Descended from long-hunters – the early mountain men, like the town’s namesake, Daniel Boone, who ranged the Appalachians for months at a time – his folks have been in the Beech Mountain area for over three hundred years. He said the Wards were originally from the Nottingham area of England. I grew up just down the road (in American terms) in Northampton. Uncannily, I recalled an old schoolfriend who shares the same surname – and there is a physical resemblance! Could these two Ward families be descended from the same source? It was a thrilling thought, one that momentarily made the worlds knock against one another. Perhaps that is why I felt an affinity, and maybe Rick felt the same – something like common ground. A stranger who was not so strange after all.  I imagine Rick appreciated my sincere interest in his culture. I was deeply impressed by his sense of history, of identity, of belonging to a bona fide tradition. He learnt ‘banjer’, as he puts it, from his grandfather, the well-known Tab Ward (recorded by the Smithsonian) and his father – a distinctive ‘double knock’ style; as well as the art of making the instruments (fretless variety) themselves.

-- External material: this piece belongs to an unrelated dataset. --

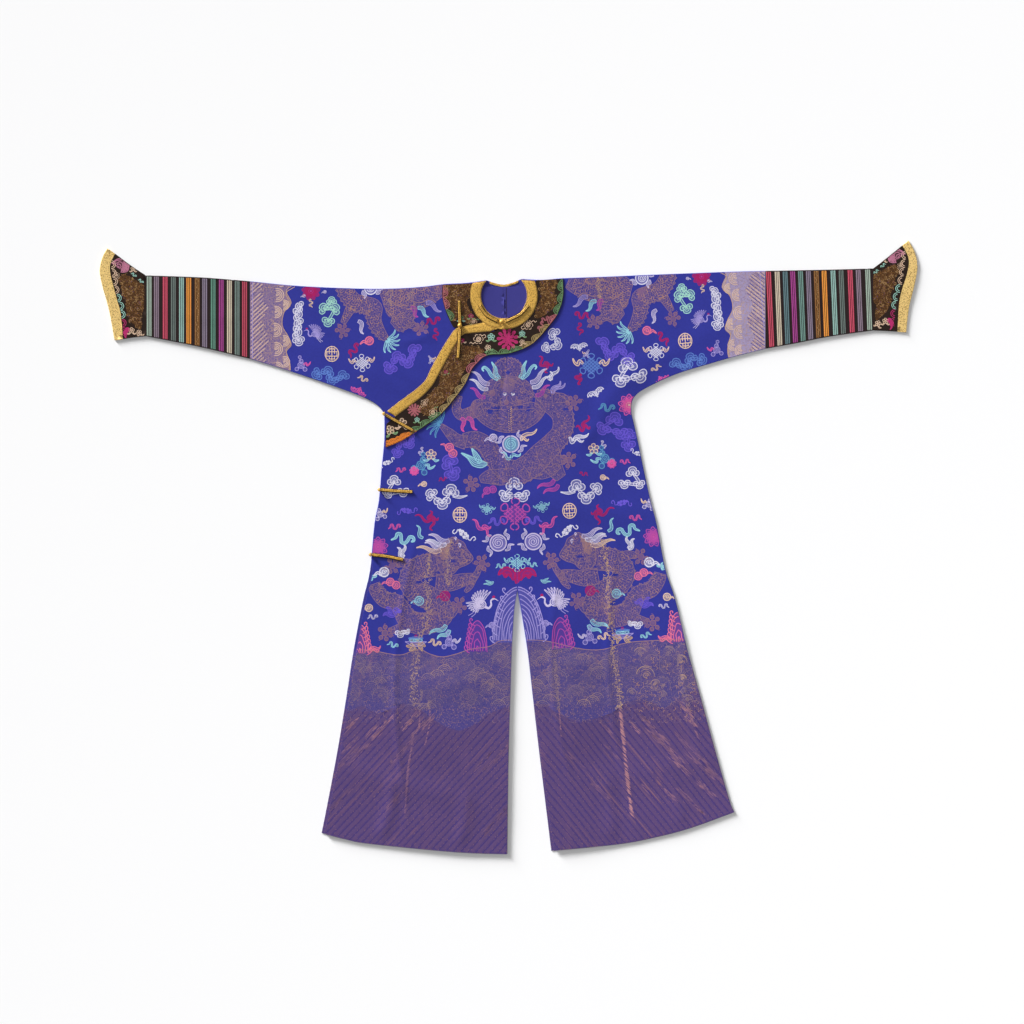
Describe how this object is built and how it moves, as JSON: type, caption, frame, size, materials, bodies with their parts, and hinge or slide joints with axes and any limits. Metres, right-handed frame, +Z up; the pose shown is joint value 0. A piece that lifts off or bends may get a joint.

His mother, sister and grandmother (Grandma Bradie) all sang and played to, but it was Granpa Tab (passed away when Rick was 16) who would be his major musical mentor: ‘I still think of grandpa as the master and me as the apprentice because when I play, I hear certain sounds and techniques that others can’t hear.’ (Keeping the Tradition, 2010, sleeve notes). He grew up surrounded by musicians, each with their individual styles, such as his cousin Stanley Hicks (of the famous Hicks family – Ray Hicks, the great teller of Jack Tales), Willard Watson, Ran Shook,  Lonnie Ward (uncle), and Frank Proffitt Jr. In 1998 he won first place in the ‘old time banjo’ category at the Appalachian Fiddlers Convention – the same year I became Bard of Bath after winning the local eisteddfod in the Somerset city.

Rick’s interests don’t stop with the music – he’s a fine storyteller, farmer, herbalist, carpenter, quilt-maker, Civil War re-enactor and Martial Arts grandmaster. It was a genuine pleasure and a privilege to meet him. Suddenly, the long, weary trip down from Rhode Island felt worthwhile.

Our conversation, in a corner of the coffee-house, was all too short, but before we parted, to my delight, Rick offered to relate one of his tales, which I recorded on my phone. Here it is:

Rick Ward tells a comic mountain story, recorded by Kevan Manwaring August 2015

Listening to Rick’s blistering CD, ‘Keeping the Tradition’, on the way south in the car, confirmed my impressions: he’s the real deal. An accomplished Bluegrass banjo-player and singer from a longline of talented souls. He felt like I had shook hands with history – albeit a living and breathing one. The music of the people is very much alive in the Blue Ridge Mountains, and Rick is a fine ambassador of his tradition.